Previously played by everyone from Errol Flynn, Patrick Troughton and Sean Connery to Kevin Costner, John Cleese and Russell Crowe, this casts Birkenhead boy and dull Kingsmen star Taron Egerton in the lead role, and he looks about 12 and comes on like a cocky, surly Cockney more likely to chug a pint than fire a deadly arrow.
Handled by first-time feature director Otto Bathurst, it’s a jadedly ‘inclusive’ effort that alters the basic story yet again, adds a ridiculous semi-‘steampunk’ edge and never truly finds its proper footing. But that’s not surprising in an American-financed filming of a famously English character’s adventures populated with US, UK and Aussie actors and filmed in Croatia and France but with endless FX to hopefully make you think it’s actually set in some medieval nowheresville.
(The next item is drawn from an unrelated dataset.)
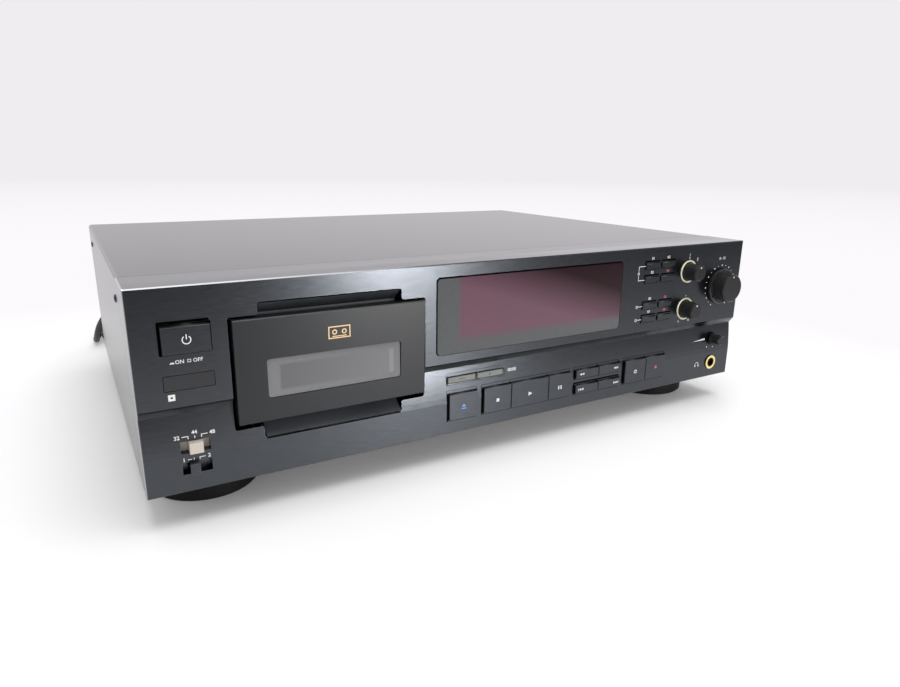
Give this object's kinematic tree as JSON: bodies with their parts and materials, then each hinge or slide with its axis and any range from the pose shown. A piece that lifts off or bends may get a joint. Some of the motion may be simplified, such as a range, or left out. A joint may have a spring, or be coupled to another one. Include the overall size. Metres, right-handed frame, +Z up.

Egerton’s Robin of Loxley is introduced via a voiceover that was probably added at the last minute. We then see him apprehend young Marian (Irish actress Eve Hewson) while she’s trying to steal one of his family’s horses, leading to a goofy romance cut short by his drafting into the army. We then leap to four years later to a drawn-out sequence in Arabia (although it obviously wasn’t filmed there) and staged as if it’s a modern war movie while Robin and his comrades are shot at by an improbable motorised bow and arrow.
A convoluted series of events has Robin try to spare the life of a Moor whose Anglicised name is (Little?) John, and he’s played by Texan Oscar-winner Jamie Foxx with a moderately convincing accent. Somehow he and Robin wind up back in England two years later and team up to take on the oh-so-corrupt Sheriff of Nottingham (Aussie Ben Mendelsohn). What happened to Robin’s treason charges? How did John stowaway on the boat for three damn months? Come on, why did you ever bother asking for credibility?
Marian thought that Robin was dead and now she’s on with Will Scarlet (Irishman Jamie Dornan from the Fifty Shades Of Grey trio), while Robin finds an ally in a not-quite-virtuous and unusually skinny Friar Tuck (the Northampton-born, Perth-raised Tim Minchin, of all people). Mendelsohn’s Sheriff also has laughably satirical anti-Middle-East and anti-immigration speeches straight out of the George W Bush, Donald Trump and Scott Morrison playbook, and later he offers a bizarre, pseudo-traumatic monologue about being beaten as a child where he keeps forgetting that he’s not meant to be Australian.
Naturally Robin and John set about the stealing-from-the-rich-and-giving-to-the-poor biz, and there’s another departure from the classic story as Robin adopts an alter ego – Robin Hood – like a superhero, and all the bad guys are so colossally stupid that they can’t tell that it’s him. And, of course, he’s called Robin Hood because he wears a preposterously anachronistic hoodie. Get it?
As dopey as last year’s similarly wannabe-revamping King Arthur: Legend Of The Sword, if not quite as tedious, this was clearly intended as a rollicking, sequel-friendly good time, but the finished result is gutless, soulless and pointless, and about as much fun as, well, Taron Egerton.